Fig. 12. G. de Scudéry, La Sorgue baroque, 1998

Fig. 13. G. de Scudéry, La Sorgue baroque, 1998

Fig. 14. G. de Scudéry, La Sorgue baroque, 1998

Fig. 16. G. de Scudéry, La Sorgue baroque, 1998

Fig. 17. G. de Scudéry, La Sorgue baroque, 1998

Fig. 18. G. de Scudéry, La Sorgue baroque, 1998

Fig. 19. G. de Scudéry, La Sorgue baroque, 1998

Fait d’importance, et qui m’amène enfin à notre sujet, l’« expression poétique plastique » scudéryenne est également présentée par E. Duperray comme « picturale », puisque, à ses yeux il s’agit pour Scudéry, « prophète » de « ce lieu quasi biblique et sacralisé » [15], de retranscrire « l’enchantement d’un monde irréel et féérique où tout est permis à l’auteur » [16]. En d’autres termes, la pulsion scopique suscitée par le dispositif iconotextuel conduirait à une volonté de saisie de l’image, à une imprégnation sensible passant nécessairement par le toucher.

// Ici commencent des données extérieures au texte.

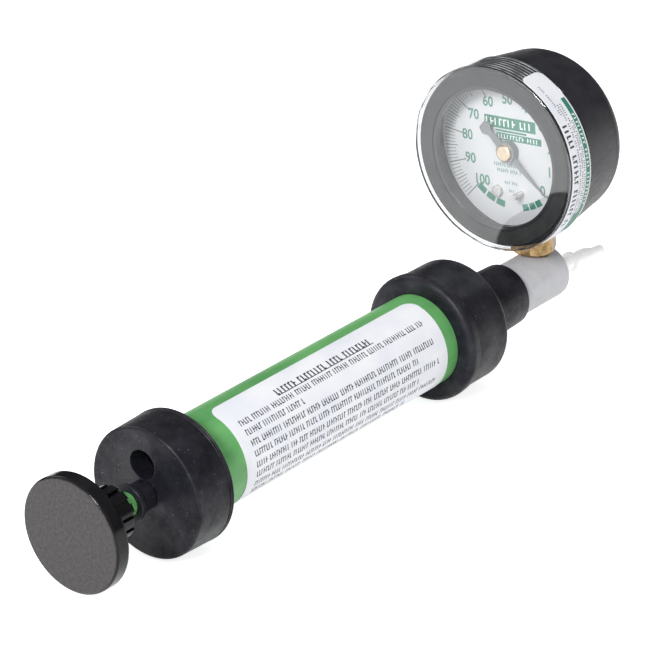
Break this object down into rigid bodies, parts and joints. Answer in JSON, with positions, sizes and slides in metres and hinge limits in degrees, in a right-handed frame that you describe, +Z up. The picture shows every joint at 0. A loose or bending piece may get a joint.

Dès lors, il convient de revenir sur la partition réalisée par Wölfflin dans les Réflexions sur l’histoire de l’art entre le pictural et le plastique – « on peut définir le pictural comme ce qui n’agit que sur la vue, tandis que le plastique représente toujours une valeur en même temps palpable et saisissable » [17] –, et de montrer comment le dispositif mis en place par l’éditrice concourt à maximiser le potentiel sensible de la matière iconotextuelle, à atteindre une complétude du sensible dont l’appréhension haptique, censée exalter la mémorialité de la Sorgue et « l’intensité significative du mythe pétrarquiste » [18], constituerait le point d’orgue [19].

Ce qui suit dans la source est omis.